Q: Can you share some behind-the-scenes bits from the shootout scene that transpires when Troy is asked to give up his weapons?
A: The thing I remember specifically about it was working with Frank [Dillane]. There was a nice period of time where we were living in the same place and got to go through it and work out bits and pieces. Over two days, we spent hours and hours breaking glass and jumping and shooting guns, but what we really wanted to tell was this story of these two boys who had such a different upbringing. These two men should be out in the world or going to university and yet, they’re here in this life-or-death situation and trying to survive. We wanted the relationship, more than anything, to be important in that. We had a great time. With all the long hours, it was fun.
Q: Before Nick confesses his deed during the shootout, does Troy truly believe his father’s death was a suicide, or did he always have his doubts?

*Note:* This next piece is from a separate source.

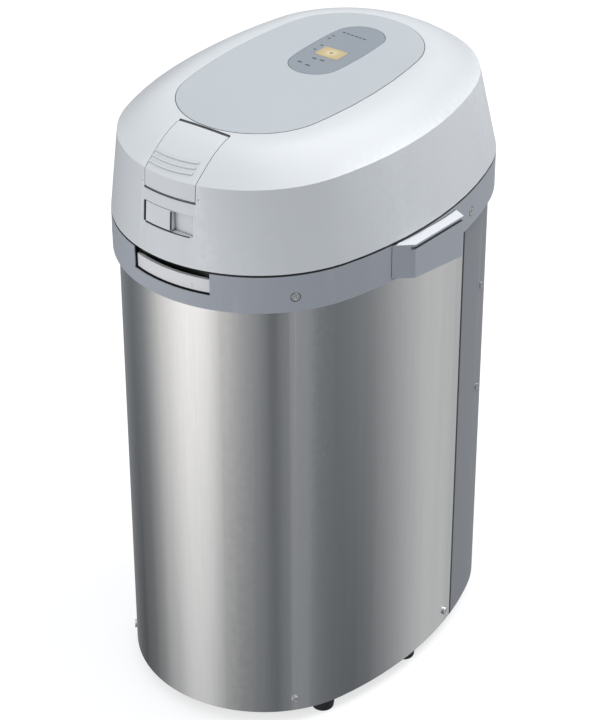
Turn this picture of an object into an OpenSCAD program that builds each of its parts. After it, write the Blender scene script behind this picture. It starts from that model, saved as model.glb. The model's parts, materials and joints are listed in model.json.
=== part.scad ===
// Electric food waste dryer: a round drying chamber with a lift-out container in an oval
// stainless body, under a hinged lid that blows hot air onto the waste.
// Millimetres. +Z is up, the front with the release button faces -Y, and the feet stand on z = 0.

/* [Body outline] */
// Half of the width at the plastic ring
ring_a = 131; // [124:1:145]
// Half of the depth at the plastic ring
ring_b = 185; // [180:1:205]
// How much the sides bow out past the round ends
side_bow = 10; // [6:1:16]
// Step from the ring in to the steel jacket
jacket_in = 5; // [3:0.5:7]
// Sheet thickness of the jacket
jacket_t = 0.8; // [0.5:0.1:1.2]
// Height of the visible steel
jacket_h = 405; // [380:1:440]
// Distance behind the middle at which the rear cover starts
seam_y = 51; // [45:1:60]
// Wall of the rear cover
cover_t = 3; // [2:0.5:4]
// Height of the rubber feet
foot_h = 12; // [8:1:16]
// Thickness of the base floor
floor_t = 3; // [2:0.5:5]

/* [Ring] */
// Height of the plastic ring
ring_h = 33; // [28:1:40]
// Wall of the ring
ring_t = 4.4; // [3:0.2:4.6]
// Depth of the deck below the ring's upper edge
deck_drop = 6; // [5:0.5:9]
// Thickness of the deck
deck_t = 4; // [3:0.5:5]
// Half width of the finger recess at the front
recess_w = 37.5; // [30:0.5:42]
// Height of the finger recess
recess_h = 20.5; // [16:0.5:22]
// Depth of the finger recess
recess_d = 11; // [8:0.5:12]
// Front end of the side grips
grip_y0 = -60; // [-70:1:-50]
// Rear end of the side grips
grip_y1 = 25; // [15:1:45]
// How far the side grips stand out
grip_out = 8; // [5:0.5:11]
// Height of the side grips at their front corner
grip_h = 30.5; // [24:0.5:32]

/* [Lid] */
// Gap between the ring and the lid
lid_gap = 1; // [0.8:0.1:2]
// Height of the lid's wall at the middle
lid_wall_h = 72; // [66:1:80]
// How far the wall leans in towards the crown
lid_lean = 12; // [9:0.5:14]
// Rise of the crown above the wall
crown_h = 22; // [18:0.5:26]
// Rise of the wall's upper edge per millimetre towards the rear
lid_slope = 0.01; // [0:0.005:0.03]
// Wall of the lid
lid_t = 3; // [2.5:0.5:4]
// Half width of the top panel
panel_a = 70; // [60:1:78]
// Half depth of the top panel
panel_b = 124; // [112:1:130]
// Shift of the crown and the top panel towards the front
panel_fwd = 7; // [4:1:12]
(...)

A: I think he always knew. He always suspected there was something deeply wrong because it didn’t fit the idea of his father. Something was askew there. When he’s told by Nick that Nick was the one who killed his father, the first thought is, “Oh, then you’re here because of guilt. This stand you’re making doesn’t mean as much.” For me, he always knew that Nick was probably a part of it. I think his biggest disappointment is that now this bravery he’s seeing doesn’t mean anything. Human beings have always failed Troy along the way and now, somebody who seems to have a genuine reason for being brave – which is what Troy values – is suddenly questioned.
Q: What is the significance of Troy asking Madison to be the one to escort him to his exile? What draws him to her?
A: His fascination with Madison is extremely deep and extremely complex. He badly wants Madison to be the one to take him because of the obvious safety reasons but also, he wants to be able to look at her and have those last moments with somebody that he’s played this game of chess with for so long. I think that interaction right at the end is about Troy really setting weapons down and saying, “I’m tired of playing this game. Can we just set this aside for one moment?” She can’t do that, and that’s another huge betrayal and loss to Troy. She can’t quite set this down even when this game has been played for so long and they’ve both lost so much. He just wants to be able to relate as people, and she can’t do it and it becomes a trigger.
Q: Can you ever look at a spoon the same way again after your very first scene with Kim Dickens?
A: [Laughs] No! When Kim and I sat down for lunch on set, soup was definitely off any of my menus for a bit. She’s definitely ruined spoons for me.